The specter of Google doesn't worry Vogtlander. Even at campuses that use the Google Appliance, she feels that Scirus has a lot of added value to offer. "We don't just search any one site, but cross-search for different departments and even within different countries." Clinton also leads the Scholars Portal, a service that reaches beyond the University of Toronto to all Ontario's university library collections. At present, according to Clinton, they are "in the nascent stages" of working to add improved searching from Google and Google Scholar that reaches first three, but someday all, of the academic institutional repositories in the province.

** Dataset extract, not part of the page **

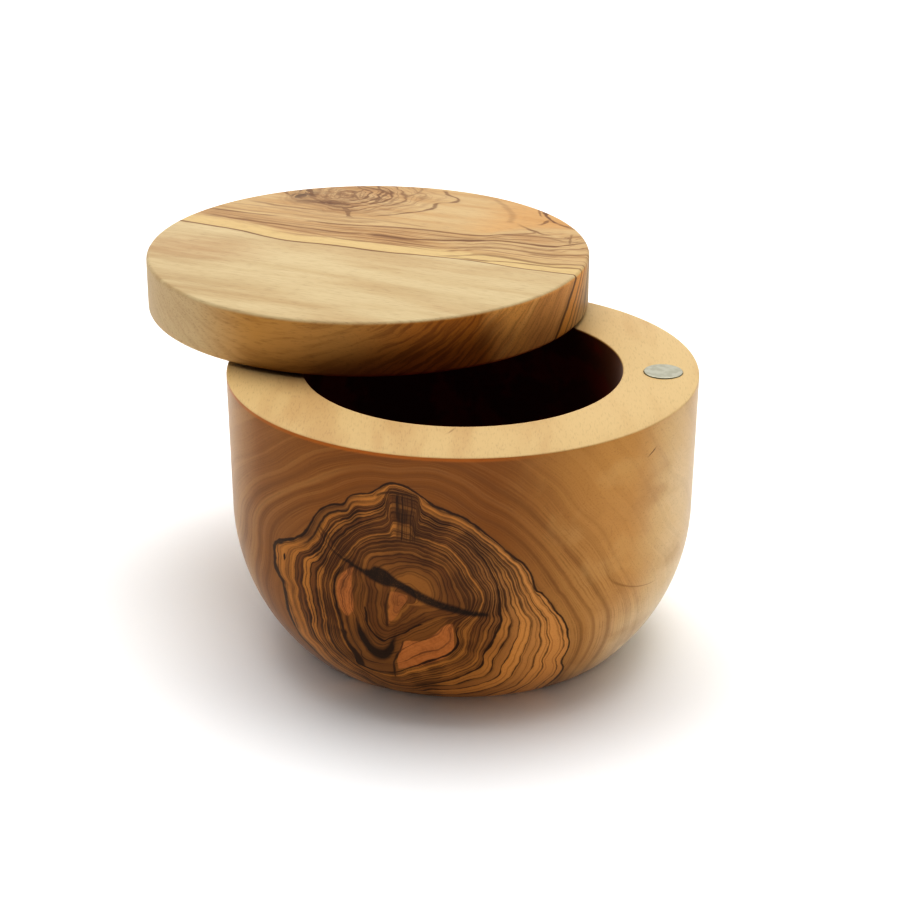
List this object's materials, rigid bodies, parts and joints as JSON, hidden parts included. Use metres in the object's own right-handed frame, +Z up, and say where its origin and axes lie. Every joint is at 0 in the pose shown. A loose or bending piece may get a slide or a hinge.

Vogtlander seems to see the world in different terms from traditional Elsevier. In reference to the policy of not charging for Scirus' services, even the new Repository Search service, she stated: "We must understand the free service business. There are different business models now, and Web searching is seen as free." As to content, she said: "There is relevant content that is never published. Publishers and libraries focus too much on published content. Users want more, including research that never made it into journals, so we at Scirus include non-published research. More than half of research never makes it into journals." Clinton has the statistics to prove it. He said: "[T]oday only 2 percent of searching is done anywhere near a reference librarian. Only 8 percent of journal use is in the library, while in 1997 [and] 1998, one-third was in the library, one-third on campus, and one-third off campus." He confidently stated that "our libraries are busier than ever, but they're doing different things."
And apparently Scirus is ready to help at a very nice price—free.